My rating: 3 of 5 stars
Sing a happy song about imperialism… Oh, there aren’t any?
Breq is all that remains of the once-great warship Justice of Toren. Having been a ship for over a thousand years, she is somewhat annoyed at having been destroyed to keep a cold-war secret. In the 20 years since the destruction, she has travelled to find the tools needed to bring justice for the ship and crew to the Radch. With her new sidekick, Seivarden, she plans to turn the cold-war hot.
In the first few chapters of Ancillary Justice, I wasn’t sure if I was enjoying the story. The usual checkboxes for sci-fi novels were being ticked, but that didn’t really feel like enough to push this into the enjoyment zone. Since this is an award-winning novel, I persisted. Now at the end of the novel, I’m left with the same feeling.

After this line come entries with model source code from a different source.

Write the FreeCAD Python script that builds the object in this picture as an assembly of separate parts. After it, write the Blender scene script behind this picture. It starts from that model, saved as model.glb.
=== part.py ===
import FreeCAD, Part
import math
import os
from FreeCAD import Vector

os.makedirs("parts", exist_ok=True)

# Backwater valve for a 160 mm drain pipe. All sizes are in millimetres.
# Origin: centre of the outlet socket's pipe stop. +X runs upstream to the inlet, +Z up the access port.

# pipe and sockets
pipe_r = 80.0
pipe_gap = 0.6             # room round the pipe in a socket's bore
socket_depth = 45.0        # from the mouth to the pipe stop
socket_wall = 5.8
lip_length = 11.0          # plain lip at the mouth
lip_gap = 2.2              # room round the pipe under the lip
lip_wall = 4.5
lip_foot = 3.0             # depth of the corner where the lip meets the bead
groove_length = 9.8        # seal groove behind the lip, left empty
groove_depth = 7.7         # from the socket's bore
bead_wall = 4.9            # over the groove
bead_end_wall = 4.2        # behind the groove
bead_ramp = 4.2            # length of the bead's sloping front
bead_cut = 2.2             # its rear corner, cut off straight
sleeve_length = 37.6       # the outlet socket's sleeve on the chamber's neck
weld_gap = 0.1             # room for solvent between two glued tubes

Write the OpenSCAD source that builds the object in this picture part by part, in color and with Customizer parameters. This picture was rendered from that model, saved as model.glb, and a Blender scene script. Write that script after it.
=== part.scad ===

If I could summarise my feeling about Ancillary Justice, it would be that this is an okay novel. Want a sci-fi novel? Then this is certainly one of those.
Reading that summary back, I admit it sounds very scathing. So I want to make it clear that this isn’t a bad book. There is a lot to enjoy with it and is generally well-executed. And in the grand tradition of sci-fi, the satisfying ending still leaves plenty for the sequel. I guess I just didn’t bond with Leckie’s much-hyped novel as much as I expected.